The Reporting Person will continue its active discussions with the
Issuer's management with respect to actions which might be taken by the
management of the Issuer to maximize shareholder value of the Issuer. In
addition, the Reporting Person may hold discussions with other parties who might
engage in shareholder value enhancing activities for the benefit of all of the
Issuer's shareholders. There can be no assurance that the Reporting Person will
take any of the actions described in the previous sentence.
<PAGE>
Except as set forth above, the Reporting Person has no present plans
or proposals which relate to or would result in any of the transactions required
to be described in Item 4 of Schedule 13D.

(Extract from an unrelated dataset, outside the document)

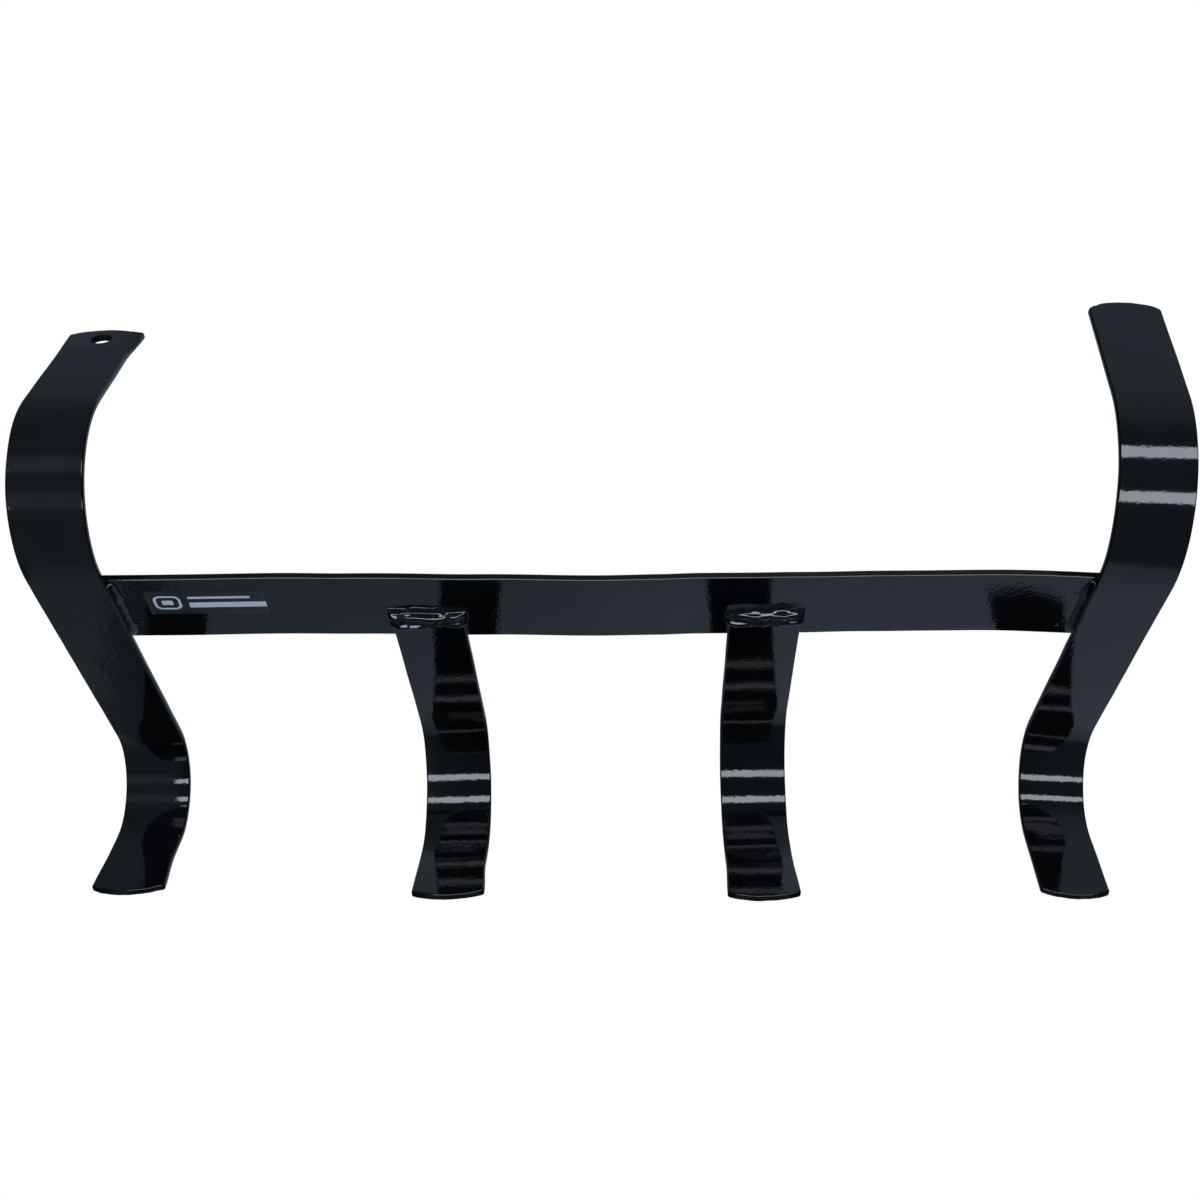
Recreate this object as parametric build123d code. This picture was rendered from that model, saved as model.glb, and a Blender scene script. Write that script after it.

Item 5. Interest in Securities of the Issuer.
------------------------------------
(a) Based upon the information contained in the Issuer's Quarterly
Report on Form 10-Q filed with the Securities and Exchange Commission on April
24, 2008 there were issued and outstanding 125,074,877 Shares (excluding
14,000,000 Shares held by a wholly owned subsidiary) as of March 31, 2008.
(b) The Reporting Person does not directly own any Shares. The
Reporting Person has entered into an investment advisory agreement with each of
AJR, Cambrian Fund, and the Managed Accounts pursuant to which the Reporting
Person has investment authority with respect to the securities held by such
entities or in such accounts. Such power includes the power to dispose of and
the power to vote the Shares. By reason of the provisions of Rule 13d-3 of the
Securities Exchange Act of 1934, as amended, the Reporting Person is deemed to
be the beneficial owner of the Shares held by such entities and accounts.
Accordingly, the Reporting Person is deemed the beneficial owner of 6,500,000
Shares, or 5.2% of the outstanding Shares.
(c) The following table details the transactions by the Reporting
Person, on behalf of AJR, Cambrian Fund, and the Managed Accounts, in Shares
during the past sixty (60) days:
SECURITY NUMBER PURCHASE PRICE
DATE TRANSACTION TYPE OF SHARES PER SHARE ($)
- --------- -------------------- ------------ --------- --------------
5/29/2008 Open Market Purchase Common Stock 131,000 $62.1784
5/30/2008 Open Market Purchase Common Stock 100,000 $64.6895
6/3/2008 Open Market Purchase Common Stock 200,000 $59.6929
6/4/2008 Open Market Purchase Common Stock 200,000 $57.9045
6/5/2008 Open Market Purchase Common Stock 100,000 $57.7375
6/6/2008 Open Market Purchase Common Stock 299,000 $56.2538
6/10/2008 Open Market Purchase Common Stock 200,000 $55.1656
6/11/2008 Open Market Purchase Common Stock 100,000 $53.8042
6/12/2008 Open Market Purchase Common Stock 121,000 $54.3593
6/17/2008 Open Market Purchase Common Stock 200,000 $52.1505
6/18/2008 Open Market Purchase Common Stock 50,000 $53.0984
6/19/2008 Open Market Purchase Common Stock 50,000 $52.3992
6/25/2008 Open Market Purchase Common Stock 200,000 $50.4175
6/26/2008 Open Market Purchase Common Stock 90,000 $49.3891
6/27/2008 Open Market Purchase Common Stock 189,000 $48.5226
6/30/2008 Open Market Purchase Common Stock 100,000 $47.7551
7/11/2008 Open Market Purchase Common Stock 300,000 $43.4120
<PAGE>
Except for the transactions listed above, neither the Reporting
Person, any entity for which the Reporting Person serves as investment advisor,
nor any person or entity controlled by the Reporting Person, nor Mr. Roepers
(including Mr. Roepers' immediate family members) has traded Shares during the
past sixty (60) days.
Item 6. Contracts, Arrangements, Understandings or Relationships with Respect
to Securities of the Issuer.
----------------------------------------------------------------------
Not Applicable.
Item 7. Material to be filed as exhibits.
--------------------------------
Not Applicable.
<PAGE>
SIGNATURE
---------
After reasonable inquiry and to the best of the undersigned's
knowledge and belief, the undersigned hereby certifies that the information set
forth in this statement is true, complete and correct.
July 14, 2008
ATLANTIC INVESTMENT MANAGEMENT, INC.
By: /s/ Alexander J. Roepers
-----------------------------------
Alexander J. Roepers, President
ATTENTION: INTENTIONAL MISSTATEMENTS OR OMISSIONS OF FACT CONSTITUTE
FEDERAL CRIMINAL VIOLATIONS (SEE 18 U.S.C. 1001).